To begin, outlaw country comes working class roots and exposes itself with a raw unihibited treatment of scandalous topics too risky for the rigidity of regular radio airplay, such as honest boasts about sins of the flesh involving sex, drugs, and booze. Although addicton runs rampant in the lyrics and most likely the lives of many outlaws, for some, a path of recovery and sobriety often follows the wild living (and songs about it).
While not all outlaw country is necessarily the left-wing alternative on the fringes of the larger genre, it certainly can't be pigeonholed by the conservative trends in the mainstream country demographic. Moreover, outlaw country stretches the narrow gender roles of mainstream music as it grapples with masculinity and femininity in some interesting ways in a post-Brokeback Mountain period. A lot of songs by male musicians show a deep and abiding respect for mothers and maternal vibes as well.
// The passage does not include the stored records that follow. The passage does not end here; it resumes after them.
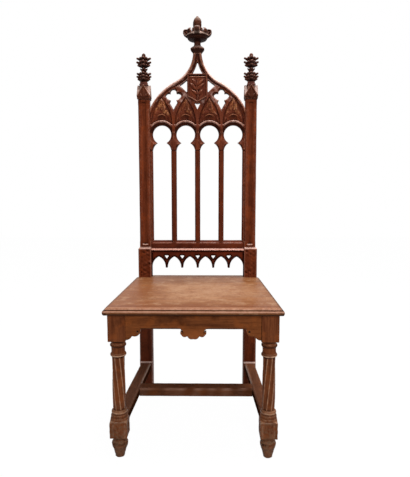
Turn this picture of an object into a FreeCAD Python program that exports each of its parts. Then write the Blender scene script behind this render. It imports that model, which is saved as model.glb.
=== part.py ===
import FreeCAD, Part
import math
import os

from FreeCAD import Vector

# Gothic oak hall chair with an open traceried back. Lengths are in millimetres.
# x runs to the right seen from the front, y to the back and z up from the floor.
# A piece with a left and a right is drawn on the right, and its partner is mirrored.

# Seat board: heights as shares of its thickness, insets as shares of the moulding
seat_height = 450.0
seat_thickness = 20.0
seat_front_width = 508.0
seat_rear_width = 469.0
seat_front_to_posts = 470.5
seat_rear_setback = 4.0
seat_moulding = 7.0
seat_overhang = 12.0
seat_edge_shares = ((0.0, 0.5), (0.12, 0.2), (0.28, 0.04), (0.42, 0.0), (0.56, 0.06),
                    (0.68, 0.25), (0.76, 0.55), (0.79, 0.95), (0.96, 0.95), (1.0, 1.08))

# Front legs, turned from square stock with two blocks left square
leg_square = 50.0
foot_height = 64.0
lower_block_height = 48.0
base_turning_height = 32.0
neck_turning_height = 47.0
top_block_height = 79.0
shaft_radius = 19.4
shaft_flute_depth = 2.6
shaft_swell = 0.7
shaft_twist_degrees = 50.0
shaft_sides = 8
shaft_steps = 6
foot_shares = ((0.49, 0.0), (0.52, 0.01, 0.54, 0.06), (0.64, 0.22, 0.77, 0.4), (0.88, 0.5, 0.94, 0.61),
               (0.93, 0.69, 0.85, 0.75), (0.72, 0.79), (0.67, 0.86, 0.74, 0.94), (0.82, 0.95), (0.82, 1.0))
block_corner_share = 1.45
base_shares = ((1.45, 0.0), (1.18, 0.06, 1.0, 0.28), (0.9, 0.31), (0.98, 0.45, 0.91, 0.58),
               (0.84, 0.63), (0.92, 0.8, 0.85, 0.95), (0.75, 1.0))
shaft_core_share = 0.5
neck_shares = ((0.75, 0.0), (0.84, 0.01), (0.93, 0.1, 0.86, 0.19), (0.8, 0.22), (0.77, 0.42, 0.8, 0.6),
               (0.85, 0.62), (0.93, 0.7, 0.87, 0.78), (0.81, 0.8), (0.84, 0.93, 0.99, 1.0), (1.45, 1.0))

# Seat frame
rail_thickness = 22.0
front_rail_depth = 41.5
rail_edge_chamfer = 3.0
bracket_reach = 43.0
bracket_drop = 31.5
bracket_shares = ((0.27, 0.92, 0.44, 0.63), (0.82, 0.6, 1.0, 0.12))
bracket_eye_radius = 3.0
bracket_eye_shares = (0.8, 0.24)
apron_half_width = 36.0
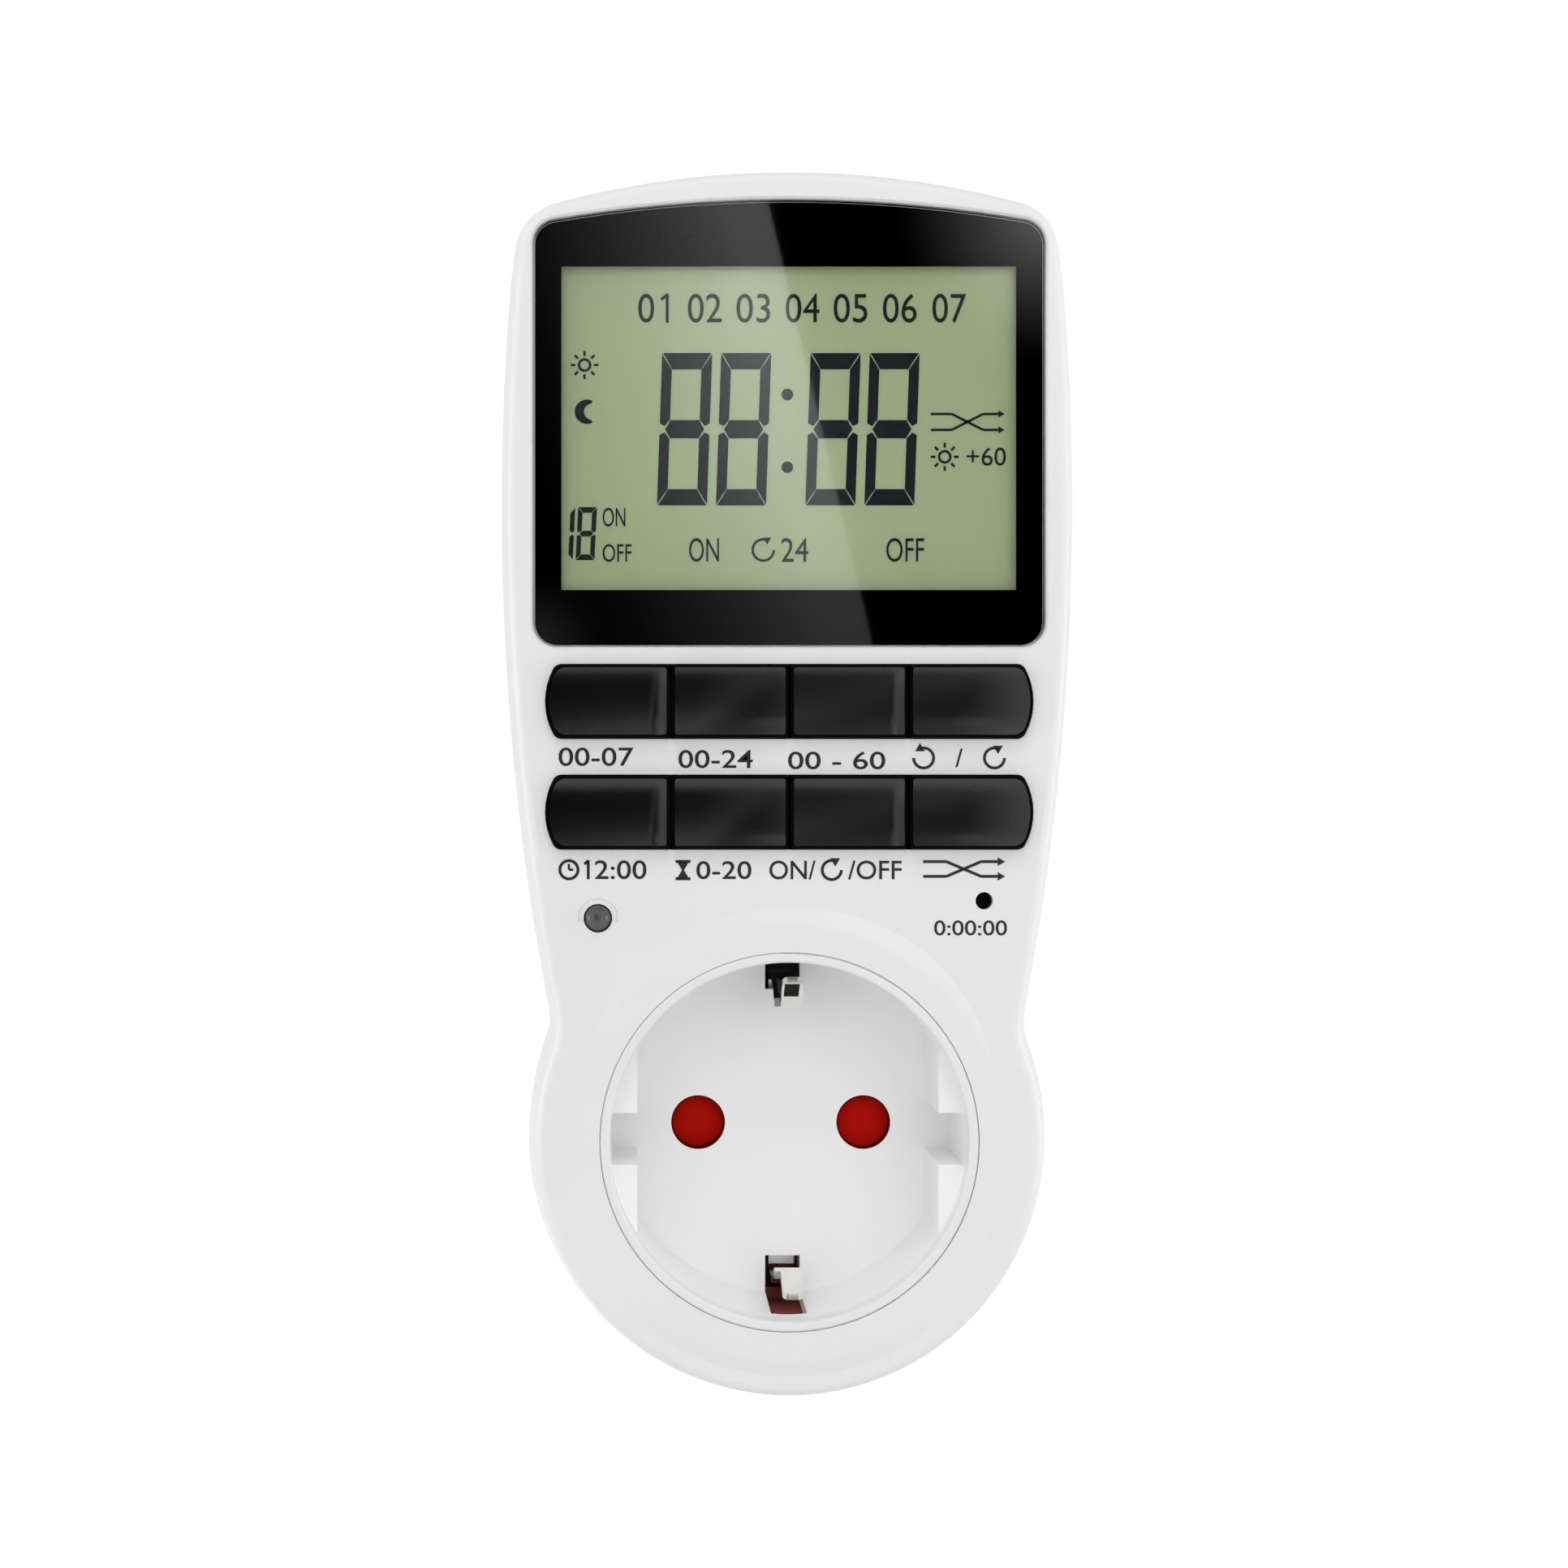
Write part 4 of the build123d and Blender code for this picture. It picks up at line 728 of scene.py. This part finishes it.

Finally, whether its wild women drinkin' whisky or outlaw men undermining right-wing stereotypes, there's a potent leveling and equalizing sense of humanity and humility throughout outlaw country. For many, this humility stems from or is rooted in a religious sensibility. Years ago, Maria McKee released a record called You Got To Sin To Get Saved, and this may capture the paradoxical outlaw theory perfectly: as outlaws, we don't pretend to be saintly and aren't even necessarily ashamed of our sins, but we do recognize sin as sin and want to know that there's a way out of the outlaw's wordly challenges, at least in a spiritual sense.
I get this notion that country music is no less hedonistic than other popular music genres in general, but the honest lyrics often lead us back to letting go of the outlaw ego and letting God take both the credit and the blame, thus paying homage to the outlaw that overturned old laws and created new ones based on equality and love.